The next morning, we got a truck ride to the airfield at Lonorore and flew back to Santo via the shortest transit stops ever, in North Pentecost and Ambae. Van Air was very un-Ni-Van! There was definitely a bit of culture shock coming back to Santo: very strange coming back to straight, tarsealed roads, taxis and powerlines, let alone Chinese shops! I hate to think what it will be like coming back to NZ!
Pic's to follow soon (island time of course!)
The following is a brief rundown of the multitude of Plan A, Plan B etc that the trip involved:
- Plan A MV Brisk on 13 November
- Plan B MV Brisk on 17 November
- Plan C MV Brisk ia brok. Wan otthafula sip: MV Sarafenua or MV Alice. Try kasam wan message long friends blong mi long east coast long Pentecost. Hem ia no got wan phone mo radio mo othafula something. Phone blong Melsisi (closest phone blong West Coast Pentecost) ia brok.
- Plan D MV Alice ia brok. MV Sarafenua long Monday
- Plan E MV Sarafenua ia go long Tuesday, 8pm
- Plan F MV Sarafenua ia go long Tuesday, 11pm, mifula go.
- Plan G Arrive Pentecost Thursday nite. Send wan message long friends blong me witem wan woman me metum long MV Sarafenua ia stap long east coast. Stap long Ranwadi School (west Pentecost) witem volunteers blong New Zealand. Wait smal for friends blong mi kasam wan message.
- Plan H Sunday. No kasam wan someting. Air Vanuatu got flights long Lonare (South Pentecost airfield) long Santo. Plan to book flights for Wednesday. Must book long Monday nomo.
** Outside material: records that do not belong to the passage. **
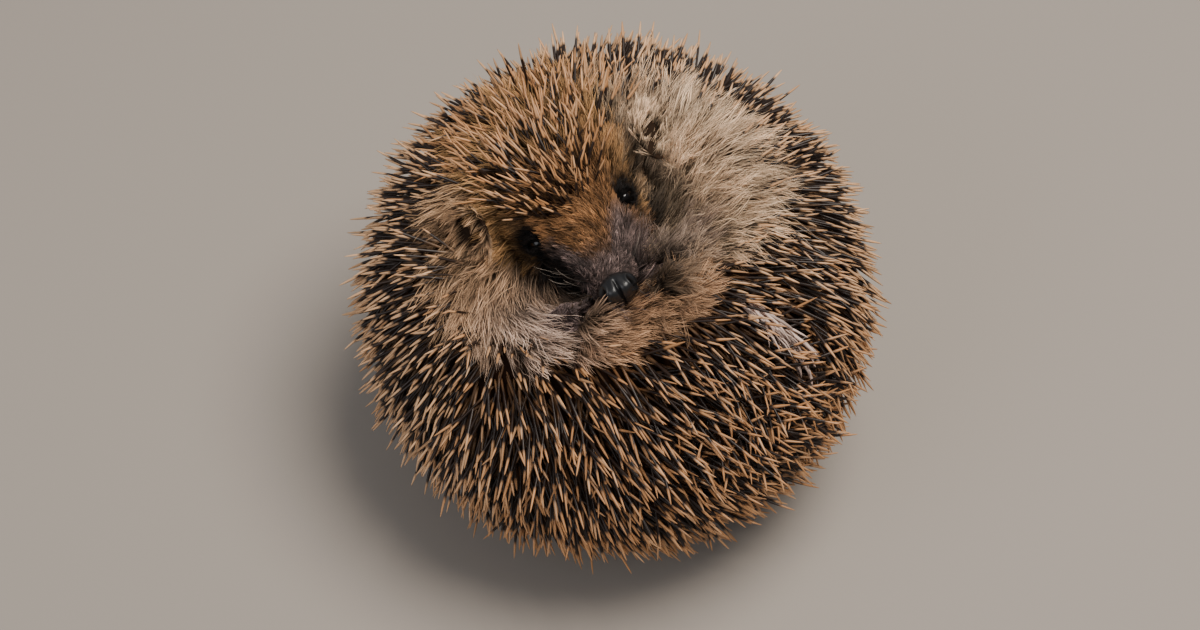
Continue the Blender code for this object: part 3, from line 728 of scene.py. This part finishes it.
def tapers(
    name, roots, start_way, end_way, length, thickness, profile, sides, colour, unwrapped,
    wave=None, tone=None,
):
    """One mesh of closed tapers. They start along start_way and bend to end_way.

    profile holds (share of the length, share of the thickness) from the root to below the tip.
    tone, random unless given, tells the tapers apart in their material.
    """
    count, rings = len(roots), len(profile)
    shares = np.array([share for share, _ in profile] + [1.0])
    swell = np.array([swell for _, swell in profile])
    bend = shares[None, :, None] * start_way[:, None, :]
    bend = bend + 0.5 * shares[None, :, None] ** 2 * (end_way - start_way)[:, None, :]
    line = roots[:, None, :] + bend * length[:, None, None]
    sideways = unit(np.cross(start_way, end_way + rng.normal(0, 0.05, (count, 3))))
    if wave is not None:
        height, turns, phase = wave
        swing = np.sin(2 * math.pi * (turns[:, None] * shares + phase[:, None])) * shares
        line = line + (swing * height[:, None])[:, :, None] * sideways[:, None, :]
    world_line = from_curl(line.reshape(-1, 3)).reshape(line.shape)
    floor_height = thickness[:, None] + FLOOR_GAP + PRESSED_LAYER * rng.random((count, 1)) * shares
    world_line[:, :, 2] = np.maximum(world_line[:, :, 2], floor_height)
    side_world, way_world = sideways @ CURL.T, unit(start_way + end_way) @ CURL.T
    upward = unit(np.cross(way_world, side_world))
    turn = circle(sides)[None, :, None]
    rim = np.cos(turn) * side_world[:, None, :] + np.sin(turn) * upward[:, None, :]
    radius = thickness[:, None] * swell[None, :]
    ring_points = world_line[:, :-1, None, :] + radius[:, :, None, None] * rim[:, None, :, :]
    per = rings * sides + 2
    vertices = np.empty((count, per, 3), dtype=np.float32)
    vertices[:, : rings * sides] = ring_points.reshape(count, -1, 3)
    vertices[:, -2] = world_line[:, 0]
    vertices[:, -1] = world_line[:, -1]
    quads, caps = map(np.array, tube_faces(sides, rings))
    shift = (np.arange(count) * per)[:, None]
    loops = np.hstack([quads.ravel()[None] + shift, caps.ravel()[None] + shift]).astype(np.int32)
    totals = np.tile(np.r_[np.full(len(quads), 4), np.full(len(caps), 3)], count).astype(np.int32)
    mesh = bpy.data.meshes.new(name)
    mesh.vertices.add(count * per)
    mesh.vertices.foreach_set("co", vertices.ravel())
    mesh.loops.add(loops.size)
    mesh.loops.foreach_set("vertex_index", loops.ravel())
    mesh.polygons.add(len(totals))
    starts = np.concatenate([[0], np.cumsum(totals)[:-1]]).astype(np.int32)
    mesh.polygons.foreach_set("loop_start", starts)
    mesh.polygons.foreach_set("loop_total", totals)
    mesh.update(calc_edges=True)
    mesh.shade_smooth()
    along = np.concatenate([np.repeat(shares[:-1], sides), [0.0, 1.0]])
    around = np.concatenate([np.tile(np.arange(sides) / sides, rings), [0.5, 0.5]])
    mark(mesh, "along", np.tile(along, count))
    mark(mesh, "tone", np.repeat(rng.random(count) if tone is None else tone, per))
    mark(mesh, "tint", np.repeat(colour, per, axis=0))
    patch = unwrapped[:, None, :] + (np.column_stack([around, along]) - 0.5) * PATCH
    layer = mesh.uv_layers.new(name="OFBake")
    layer.data.foreach_set("uv", patch.reshape(-1, 2)[loops.ravel()].astype(np.float32).ravel())
    obj = made_of(mesh, name)
    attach(obj, "root")
    return obj


def round_the_ball(points):
    """An unwrap of the ball: the turn round the face axis, and the height along it."""
    way = unit(points)
    return np.column_stack([np.arctan2(way[:, 1], way[:, 0]) / (2 * math.pi) + 0.5, way[:, 2] / 2 + 0.5])


def round_the_head(points):
    """An unwrap of the head: the turn round the line from snout to nape, and the way back."""
    head = to_head(points)
    turn = np.arctan2(head[:, 0], -head[:, 2]) / (2 * math.pi) + 0.5
    return np.column_stack([turn, np.clip(head[:, 1] / 0.070 + 0.03, 0.01, 0.99)])


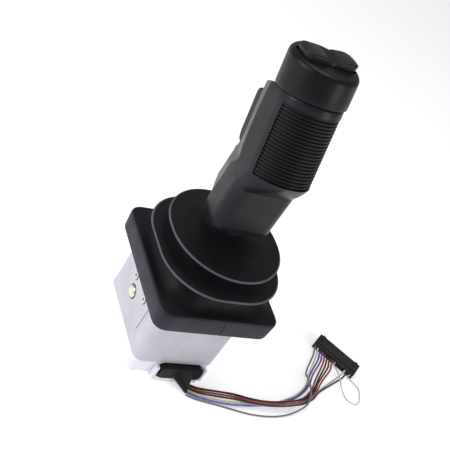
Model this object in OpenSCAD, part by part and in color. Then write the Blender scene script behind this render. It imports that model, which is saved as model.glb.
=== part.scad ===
// Single-axis industrial control joystick for panel mounting.
// Drive lever on a cast housing, thumb rocker on the head, enable trigger on the grip.
// Millimetres. +Z is up out of the panel, +Y points away from the operator, +X is to the right.
// The origin is the centre of the mounting flange, on the face that rests on the panel.

/* [Mounting flange] */
// Flange width, left to right
flange_w = 88; // [86:1:92]
// Flange depth, front to back
flange_d = 97; // [92:1:100]
// Flange thickness
flange_t = 5; // [4:0.5:6]
// Flange corner radius
flange_r = 9; // [6:1:14]
// Panel hole spacing, left to right
bolt_sx = 80; // [79:0.5:81]
// Panel hole spacing, front to back
bolt_sy = 76; // [60:1:82]
// Panel hole diameter
bolt_hole_d = 5.5; // [4.5:0.1:5.5]

/* [Housing] */
// Body width, left to right
body_w = 72; // [70:1:73]
// Body depth, front to back
body_d = 84.5; // [82:0.5:90]
// Body depth below the panel
body_h = 55; // [52:1:66]
// Vertical corner radius of the body
body_r = 9; // [7:1:12]
// Casting wall thickness
wall = 4.5; // [3.5:0.5:5]
// Thickness of the top under the flange
roof_t = 3; // [2:0.5:4]
// Height of the machined pads around the shaft ends
pad_h = 0.8; // [0.4:0.1:1.2]
// Depth of the bottom cover
cover_h = 17; // [14:0.5:24]
// Thickness of the cover gasket
gasket_t = 0.8; // [0.5:0.1:1.5]

/* [Pivot] */
// Pivot axis height, measured from the panel face
pivot_z = -31; // [-34:0.5:-30]
// Pivot axis offset from the flange centre
pivot_y = 9; // [7:0.5:11]
// Pivot shaft diameter
shaft_d = 10; // [8:0.5:11]
// Lever tube diameter
tube_d = 16; // [14:0.5:17]
// Lever tube bore
tube_bore = 10; // [8:0.5:11]
// Largest tilt to each side of upright, in degrees
tilt_max = 18; // [12:1:18]

/* [Boot] */
// Width of the moulded boot base
boot_w = 98; // [94:0.5:104]
// Depth of the moulded boot base
boot_d = 107; // [103:0.5:112]
// Height of the moulded boot base
boot_h = 17; // [15:0.5:20]
// Height of the lower fin rim above the panel
fin_low_z = 36; // [33:0.5:40]
// Half width of the lower fin rim
fin_low_r = 50.3; // [46:0.1:54]
// Height of the upper fin rim above the panel
fin_high_z = 51.5; // [48:0.5:56]
// Half width of the upper fin rim
fin_high_r = 45.8; // [42:0.1:50]

/* [Grip] */
// Height of the bottom rim of the neck above the panel
neck_z = 68; // [66:0.5:74]
// Height of the bend between neck and grip
knee_z = 121; // [118:0.5:130]
// Forward lean of the grip, in degrees
grip_lean = 17; // [12:0.5:20]
// Length of the grip from the bend to the head joint
grip_len = 60; // [58:0.5:68]
// Radius of the palm side of the grip
palm_r = 25.2; // [24:0.1:26]
// Number of ribs on the palm pad
rib_count = 21; // [12:1:24]
// Pitch of the palm ribs
rib_pitch = 2.5; // [2:0.05:2.5]
// Depth of the grooves between the palm ribs
rib_depth = 1; // [0.5:0.1:1.4]

/* [Head] */
// Head radius
head_r = 26; // [25.6:0.1:28]
// Height of the head at its middle
head_h = 25.5; // [24:0.5:30]
// Slope of the head top towards the operator, in degrees
head_slope = 10; // [0:1:12]
// Edge radius of the head top
head_edge = 4; // [3:0.5:5]
// Length of the thumb rocker
rocker_l = 42; // [36:0.5:42]
// Width of the thumb rocker
rocker_w = 19; // [16:0.5:22]
// Rocker tilt to each side, in degrees
rocker_max = 8; // [5:1:8]
// Trigger travel, in degrees
trigger_max = 7; // [5:1:7]
// Half width of the trigger paddle
trigger_hw = 14; // [12:0.5:14]

/* [Harness] */
// Outer diameter of one wire
wire_d = 1.6; // [1.2:0.1:1.7]
// Number of positions in the plug
plug_ways = 15; // [15:1:15]
// Pitch of the plug positions
plug_pitch = 2.8; // [2.5:0.05:2.8]

/* [Hidden] */
$fn = 64;
eps = 0.01;
run_clear = 0.05;
seat_gap = 0.1;
soft_gap = 0.3;

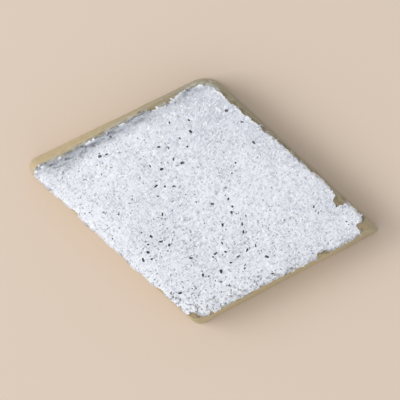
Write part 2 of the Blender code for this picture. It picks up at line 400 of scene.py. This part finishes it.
def upwards(place):
    """How far the surface faces up: 1 on top and 0 down a side."""
    normal = place.node("ShaderNodeNewGeometry", {}, {}, output="Normal")
    return place.node("ShaderNodeSeparateXYZ", {}, {"Vector": normal}, output="Z")


def bumped(height, depth):
    """Shading normals for a relief of that depth in metres."""
    return height.node("ShaderNodeBump", {}, {"Height": height, "Distance": depth, "Strength": 1.0})


def kept(place, name):
    """The numbers that keep_values stored under that name."""
    return place.node("ShaderNodeAttribute", {"attribute_name": name}, {}, output="Fac")


def connect(shader, **links):
    """Links sockets to a shader's inputs, named with _ for a space."""
    for name, value in links.items():
        socket = shader.inputs[name.replace("_", " ")]
        if isinstance(value, Socket):
            value.tree.links.new(value.output, socket)
        else:
            socket.default_value = value


paste, shader, place = new_material("cashew_paste")
height = place.node("ShaderNodeSeparateXYZ", {}, {"Vector": place}, output="Z")
shaded_towards_back = place.node(
    "ShaderNodeVectorMath", {"operation": "DOT_PRODUCT"}, {0: place, 1: SHADE_TOWARDS_BACK}, output="Value"
).rise(*SHADE_TOWARDS_BACK_FROM)
mottle = pattern(place, MOTTLE_SIZE, detail=3.0).rise(0.35, 0.65)
grain = pattern(place, FINE_GRAIN_SIZE, offset=3.0)
scratches = pattern(place, SCRATCH_WIDTH, squeeze=(1, 1, 0.10), offset=5.0)
flecks = pattern(place, FLECK_SIZE, detail=0.0, offset=7.0).rise(0.74, 0.82)
near_rim = height.rise(SLAB_HEIGHT * 0.55, SLAB_HEIGHT * 0.97)
on_top = upwards(place).rise(0.80, 0.98) * height.rise(SLAB_HEIGHT * 0.6, SLAB_HEIGHT * 0.9)
smears = pattern(place, SMEAR_SIZE, detail=3.0, roughness=0.6, squeeze=(1, 1, 0.5), offset=13.0)
smears = (smears + near_rim * 0.10).rise(0.70, 0.76) * (1 - on_top)
colour = (mottle * 0.45).blend(PASTE_COLOUR, OLIVE_COLOUR)
colour = (grain.rise(0.50, 0.70) * 0.40).blend(colour, PALE_GRAIN_COLOUR)
# Painted shade: greyer and darker towards the back corner
colour = (shaded_towards_back * 0.7).blend(colour, SHADED_GREY_OLIVE_COLOUR)
colour = (flecks * 0.5).blend(colour, BROWN_FLECK_COLOUR)
# The bare top is darker: partly moist paste, partly painted shade
colour = (on_top * 0.80).blend(colour, MOIST_AND_SHADED_TOP_COLOUR)
# The dark line beside the leaf: partly stain, partly painted shade
stain_and_shade = kept(place, "stain_and_shade") * pattern(place, STAIN_AND_SHADE_SIZE, detail=3.0, offset=19.0).rise(0.40, 0.60)
colour = (stain_and_shade * 0.8).blend(colour, STAIN_AND_SHADE_COLOUR)
film = kept(place, "rubbed") * pattern(place, FILM_SIZE, detail=3.0, offset=47.0).rise(0.35, 0.60)
colour = (film * 0.9).blend(colour, FILM_COLOUR)
colour = (smears * 0.7).blend(colour, SMEAR_COLOUR)
# Painted shade: the paste under the leaf is near-black, for the shade down its pits
pit_shade_colour = pattern(place, PIT_SHADE_SIZE, offset=43.0).rise(0.42, 0.60)
colour = kept(place, "covered").blend(colour, pit_shade_colour.blend(PIT_SHADE_COLOUR, PALE_PIT_SHADE_COLOUR))
connect(
    shader,
    Base_Color=colour,
    Metallic=smears * 0.7,
    Roughness=grain * 0.16 + (PASTE_ROUGHNESS - 0.08),
    Normal=bumped(grain + scratches * 0.8 + pattern(place, LUMP_SIZE) * 0.6, PASTE_RELIEF),
    Subsurface_Weight=PASTE_SUBSURFACE,
    Subsurface_Radius=PASTE_SCATTER,
    Subsurface_Scale=1.0,
    IOR=1.45,
)
slab.data.materials.append(paste)
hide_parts("cashew_slab")
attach(slab, "root")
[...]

- Plan I Phone Air Vanuatu. Taem me phone, wan truck ia stap long Ranwadi School witem wan message blong me from friends blong me.
- Plan J Cancel Air Vanuatu booking. Go long wan truck long central Pentecost, walk long east Pentecost.
Arrive on East Coast - Plan K Send a boy over to Melsisi, find out what ships are going to Santo.
- Plan L No ships going to Santo. Either, get MV Brisk to Vila then fly or a Plane to Santo
- Plan M Flights fully booked for Monday. MV Brisk mo othafula ships ia run, flights booked for Wednesday
- Plan N Ring travel agent, somehow manage to get a flight to Santo for Wednesday… lucky, as Brisk broke in Pentecost and the other ship MV Lady Sabrina broke on the trip to Vila!